用法では、北海道のアイヌ語地名に対する「沼」(トウ)、「幌」(ほろ、コウ)、秋田の「牛(べこ)坂」のような地域音訓があります。「谷」は地名や姓で「や」「たに」の東西対立が顕著です。姓という限定を付ければ、「藤」は西日本では「ふじ」、東日本では「トウ」として使われることが多いのです。名古屋では「鯱」(国字だが音読みコ)、沖縄では「城」(ぐすく)「美(ちゅ)ら」「海人(うみんちゅ)」などの使用が見られます。
ほかにも、「茸」は各地で「なば」「たけ」「こけ」「きのこ」などの訓読みで用いられます。

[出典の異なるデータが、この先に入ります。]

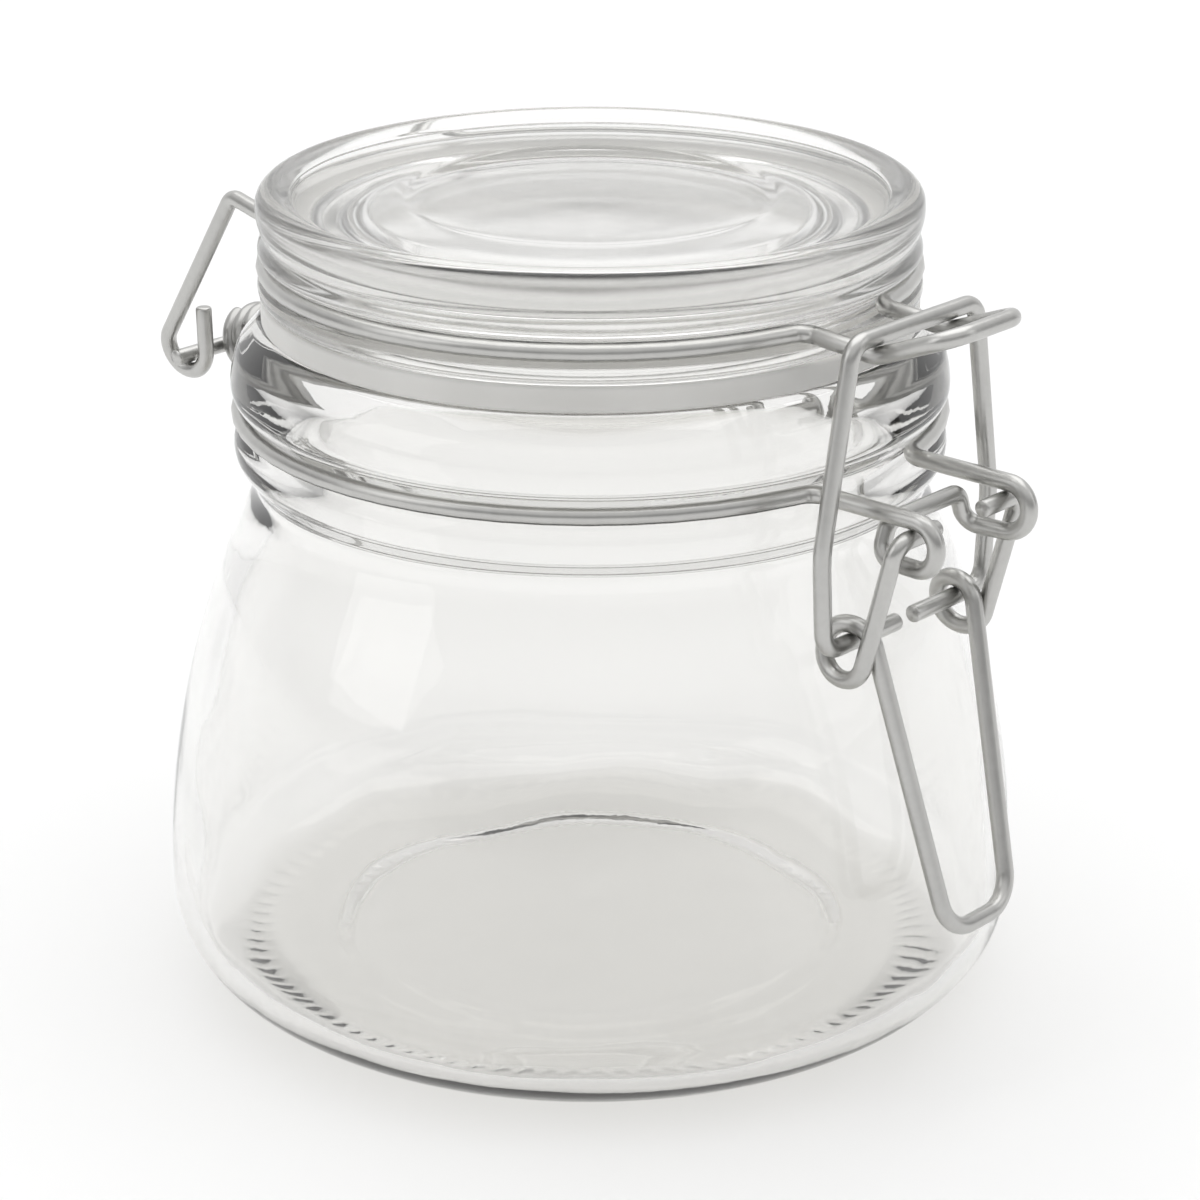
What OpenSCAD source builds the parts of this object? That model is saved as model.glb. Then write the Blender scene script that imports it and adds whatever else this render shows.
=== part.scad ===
// Bail clamp jar for kitchen storage: glass jar and lid, flat gasket, and a sprung wire clamp
// made of a neck wire, a lid wire, a lever wire and a bail wire.
//
// Millimetres. +Z is up, the origin is on the jar's axis at the table, the clamp is toward -Y
// and the hinge toward +Y. The model is drawn with the lid clamped shut.

/* [Jar] */

// Widest diameter of the jar body
body_d = 101.2; // [100:0.2:103]
// Height of the widest part above the table
belly_z = 12; // [11.5:0.1:12.5]
// Radius of the long curve from the belly up to the neck
shoulder_r = 108; // [106:1:112]
// Radius of the curve from the belly down to the heel
lower_r = 11; // [10.5:0.1:11.4]
// Height of the narrow waist under the neck
waist_z = 61.5; // [61:0.1:62]
// Glass thickness of the body wall
wall = 2.8; // [2:0.1:3.4]
// Thickness of the glass floor at the middle
floor_t = 4.6; // [3.6:0.1:5.6]
// Height of the hollow under the floor
punt_h = 1.4; // [0.8:0.1:1.8]
// Diameter of the mouth
mouth_d = 69; // [68.6:0.1:69.6]
// Height of the top of the rim
rim_z = 80.3; // [80.1:0.1:80.4]
// Number of small bumps round the heel
tick_count = 96; // [72:4:108]

/* [Lid] */

// Height of the top of the lid above the table
lid_top_z = 96; // [95.6:0.1:97]
// Widest radius of the lid
lid_r = 38.1; // [38:0.1:38.3]
// Radius of the sunk middle of the lid
recess_r = 19.4; // [16:0.2:22]
// Depth of the sunk middle of the lid
recess_depth = 1; // [0.6:0.1:1.4]

/* [Gasket] */

// Thickness of the squeezed gasket
gasket_t = 3; // [2.9:0.05:3]
// Outer radius of the gasket
gasket_r = 37.8; // [37.2:0.1:38.2]
// Inner radius of the gasket
gasket_hole_r = 32.4; // [32.3:0.1:32.8]

/* [Wires] */

// Diameter of the wire
wire_d = 2; // [1.9:0.02:2]
// Mean radius of the ring in the neck groove
neck_ring_r = 40.6; // [40.5:0.05:40.8]
// Height of the neck ring
neck_z = 70; // [69.8:0.1:70.2]
// Mean radius of the ring in the lid groove
lid_ring_r = 37.2; // [37.1:0.05:37.3]
// Height of the lid ring
lid_wire_z = 87; // [86.9:0.1:87.1]

/* [Clamp] */

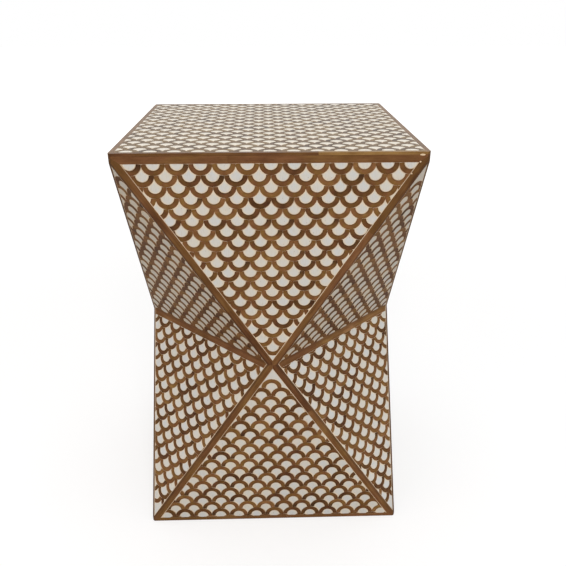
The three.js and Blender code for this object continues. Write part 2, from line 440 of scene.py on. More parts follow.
# %% The inputs of the tree that lays the scales
INPUTS = {
    "Geometry": ("Piece",),
    "Int": ("Rows", "Columns", "Seed"),
    "Float": ("Pitch", "Row Step", "Phase", "Drift per Row", "Last Row Reach", "Slip", "Sink", "Turn"),
    "Material": ("Finish",),
}


def new_group(name):
    """A tree with named inputs: its builder, a wire from each input and each one's identifier."""
    group = bpy.data.node_groups.new(name, "GeometryNodeTree")
    identifiers = {}
    for kind, labels in INPUTS.items():
        for label in labels:
            socket = group.interface.new_socket(label, in_out="INPUT", socket_type="NodeSocket" + kind)
            identifiers[label] = socket.identifier
    group.interface.new_socket("Laid", in_out="OUTPUT", socket_type="NodeSocketGeometry")
    tree = Tree(group)
    given = group.nodes.new("NodeGroupInput")
    read = {label: Wire(tree, tree.find(given.outputs, label)) for label in identifiers}
    return tree, read, identifiers


print("the tree will take", sum(map(len, INPUTS.values())), "inputs")


# %% The tree itself
def make_layer():
    tree, read, identifiers = new_group("lay_scales")
    number = tree.add("GeometryNodeInputIndex")
    row = (number / read["Columns"]).maths("FLOOR")
    column = number - row * read["Columns"]
    odd = row.maths("MODULO", 2)
    aside = column - (read["Columns"] - 1) / 2 + odd / 2
    x = aside * read["Pitch"] + row * read["Drift per Row"] + read["Phase"]
    y = row * read["Row Step"]

    def chance(low, high, step):
        sockets = {"Min_001": low, "Max_001": high, "Seed": read["Seed"] + step}
        return tree.add("FunctionNodeRandomValue", {"data_type": "FLOAT"}, sockets, "Value_001")

    def either_way(reach, step):
        return chance(reach * -1, reach, step)

    slipped_x = x + either_way(read["Slip"], 1)
    slipped_y = y + either_way(read["Slip"], 2)
    sunk = chance(read["Sink"] * -1, 0.0, 6)
    place = tree.add("ShaderNodeCombineXYZ", None, {0: slipped_x, 1: slipped_y, 2: sunk})
    count = read["Rows"] * read["Columns"]
    points = tree.add("GeometryNodePoints", None, {"Count": count, "Position": place})
    last = row.maths("GREATER_THAN", read["Rows"] - 1.5)
    left_out = last * x.maths("ABSOLUTE").maths("GREATER_THAN", read["Last Row Reach"])
    sockets = {"Geometry": points, "Selection": left_out}
    points = tree.add("GeometryNodeDeleteGeometry", {"domain": "POINT"}, sockets)
    turn = tree.add("ShaderNodeCombineXYZ", None, {2: either_way(read["Turn"], 3)})
    sockets = {"Points": points, "Instance": read["Piece"], "Rotation": turn}
    laid = tree.add("GeometryNodeInstanceOnPoints", None, sockets)
    for step, name in enumerate(("tone", "burn")):
        settings = {"data_type": "FLOAT", "domain": "INSTANCE"}
        sockets = {"Geometry": laid, "Name": name, "Value": chance(0.0, 1.0, 4 + step)}
        laid = tree.add("GeometryNodeStoreNamedAttribute", settings, sockets)
    real = tree.add("GeometryNodeRealizeInstances", None, {"Geometry": laid})
    finished = tree.add("GeometryNodeSetMaterial", None, {"Geometry": real, "Material": read["Finish"]})
    tree.add("NodeGroupOutput", None, {"Laid": finished})
    return tree.tree, identifiers


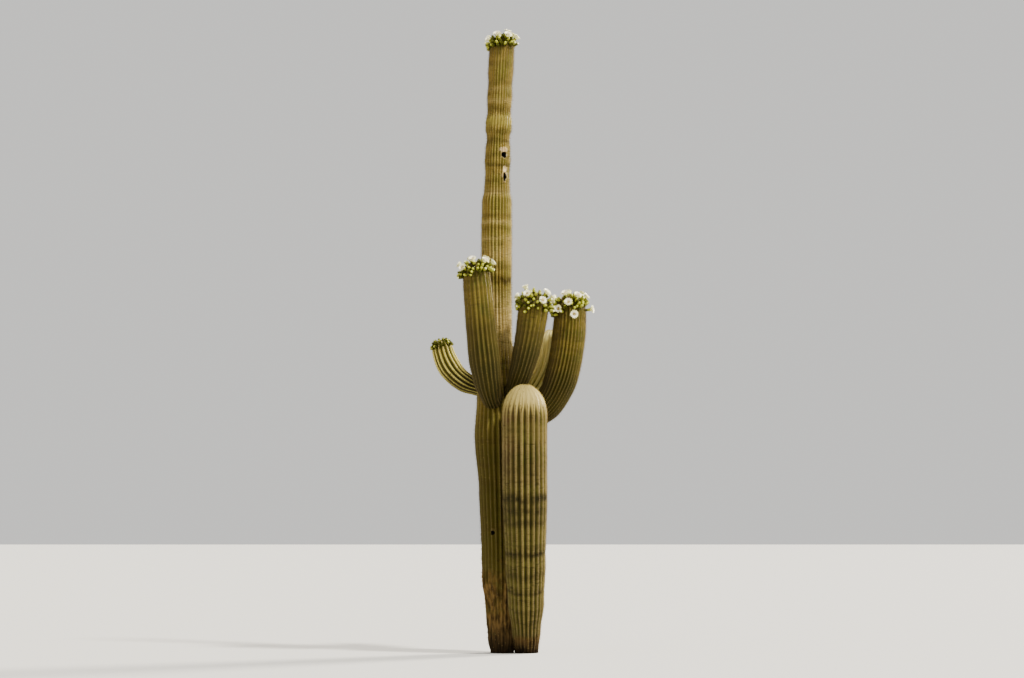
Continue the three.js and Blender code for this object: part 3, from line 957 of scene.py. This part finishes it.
def petal(length, width, lean_from, lean_to):
    """One spoon-shaped petal that leans further out along its length, rooted at the origin."""
    rows, cup = 5, 0.18
    share = np.linspace(0, 1, rows)
    lean = lean_from + (lean_to - lean_from) * share
    step = length / (rows - 1)
    out, up = totals(np.sin(lean[:-1]) * step), totals(np.cos(lean[:-1]) * step)
    half = width * (0.34 + 0.66 * np.sin(np.pi * np.clip(share * 0.86 + 0.02, 0, 1)) ** 0.8) / 2
    half[-1] *= 0.55
    points = []
    for o, u, h, tilt in zip(out, up, half, lean):
        for across, lift in ((-1, cup), (0, 0), (1, cup)):
            rise = lift * h
            points.append((o - rise * math.cos(tilt), across * h, u + rise * math.sin(tilt)))
    return np.array(points), grid_faces(rows, 3, around=False)


def turned(points, angle):
    """Points turned about +Z."""
    c, s = math.cos(angle), math.sin(angle)
    return points @ np.array([[c, s, 0], [-s, c, 0], [0, 0, 1]])


PETAL, PETAL_BACK, STAMEN, TUBE, SCALE, SHADED = range(6)

# A flower's size: its tube's radii at heights, the radii of the tube's floor, and its rows of petals, each
# with their number, radius, height, length, width, lean at root and tip, and paint
FLOWER_TUBE = [(0.012, -0.02), (0.0125, 0.004), (0.0135, 0.026), (0.0155, 0.048), (0.0205, 0.068)]
FLOWER_FLOOR = [(0.0195, 0.066), (0.0008, 0.058)]
PETAL_ROWS = (
    (13, 0.02, 0.061, 0.038, 0.015, 0.3, 1.85, PETAL_BACK),
    (12, 0.0185, 0.065, 0.037, 0.0165, 0.2, 1.35, PETAL),
    (10, 0.0165, 0.068, 0.032, 0.015, 0.1, 0.95, PETAL),
)
STAMENS = 46
STAMEN_ROOT, STAMEN_WIDTH = 0.058, 0.0016


def add_scales(parts, radius_at, rows, length, width, rng):
    """Small pointed scales in rows up a tube, each leaning out of it, dark where others crowd it."""
    around = 7
    for row, height in enumerate(rows):
        paint = SHADED if row < 0.5 * len(rows) else SCALE
        for k in range(around):
            angle = (k + row * 0.5 + rng.uniform(-0.1, 0.1)) * 2 * np.pi / around
            r = radius_at(height)
            tip = r + length * 0.42
            points = np.array([(r - 0.001, -width, height), (r - 0.001, width, height),
                               (tip, 0, height + length), (r + 0.0035, 0, height + length * 0.35)])
            parts.append((turned(points, angle), np.array([[0, 3, 2], [3, 1, 2], [0, 1, 3]]), paint))


def flower_parts(rng, openness):
    """A funnel flower: a scaly tube, three rows of petals and a brush of stamens."""
    parts = [(*lathe(FLOWER_TUBE, 10, 0.06), np.repeat([SHADED, SHADED, TUBE, TUBE], 10))]
    scale_rows = (0.004, 0.018, 0.032, 0.046)
    add_scales(parts, lambda h: 0.013 + 0.07 * max(0.0, h - 0.02), scale_rows, 0.018, 0.0054, rng)
    parts.append((*lathe(FLOWER_FLOOR, 10), STAMEN))
    for count, radius, base, length, width, low, high, paint in PETAL_ROWS:
        for k in range(count):
            spread = openness * rng.uniform(0.9, 1.08)
            points, faces = petal(length * rng.uniform(0.92, 1.06), width, low * openness, high * spread)
            points = points + (radius, 0, base)
            parts.append((turned(points, (k + rng.uniform(-0.15, 0.15)) * 2 * np.pi / count), faces, paint))
    for _ in range(STAMENS):
        angle, share = rng.uniform(0, 2 * np.pi), math.sqrt(rng.random())
        inner, outer = 0.012 * share, 0.019 * share * (0.5 + 0.5 * openness)
        top = 0.088 - 0.012 * share + rng.uniform(-0.002, 0.002)
        w = STAMEN_WIDTH
        points = np.array([(inner, -w * 0.3, STAMEN_ROOT), (inner, w * 0.3, STAMEN_ROOT),
                           (outer - w, -w, top), (outer + w, 0, top + w), (outer - w, w, top)])
        faces = np.array([[0, 2, 3], [0, 3, 1], [1, 3, 4]])
        parts.append((turned(points, angle), faces, STAMEN))
        parts.append((turned(points[2:], angle), np.array([[0, 2, 1]]), STAMEN))
    return parts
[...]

「鮴」は「ごり」「めばる」、「凧」は「たこ」「いか」「はた」、「鮭」は「さけ」「しゃけ」のように地域によって読みが変わることがあります。「家」を「うち」、「蕪」を「かぶら」、「掃く」を「はわく」と読む地域もあります。「一昨日」の「おととい・おとつい」という熟字訓にも地域差が見られます。「蛙」と表記された俚言・訛語は各地の方言文学、方言詩などに振り仮名となって表れます。
表記法では、スシは東京に優勢な「鮨」に対し、「鮓」が近畿に集中します。ハケは東日本の地名に化石のようになって残り、「峡」のほか「𡋽」「山爪(1字)」などの造字が当てられました。バッケ、西日本ではホキといった語形もあり、種々の表記が姓や地名に見られます。姓では、「坂本」は近畿で「阪本」、九州で「坂元」が優勢です。「羽咋市」という地名のある石川県民に「咋日」、奈良県民に「畿何学」と書く例があるなど、誤記にも地元での使用漢字の影響がうかがえます。大分では漢語副詞「だいぶ」が県名と衝突するため、仮名表記とされる傾向が強いです。
なお、漢字以外では、地域独自の音節に対して半濁点を加えるなど改造した仮名やローマ字も、気仙、宮古島などで使用が見られ、その地で独自に作られ用いられた文字も与那国島などに見られます。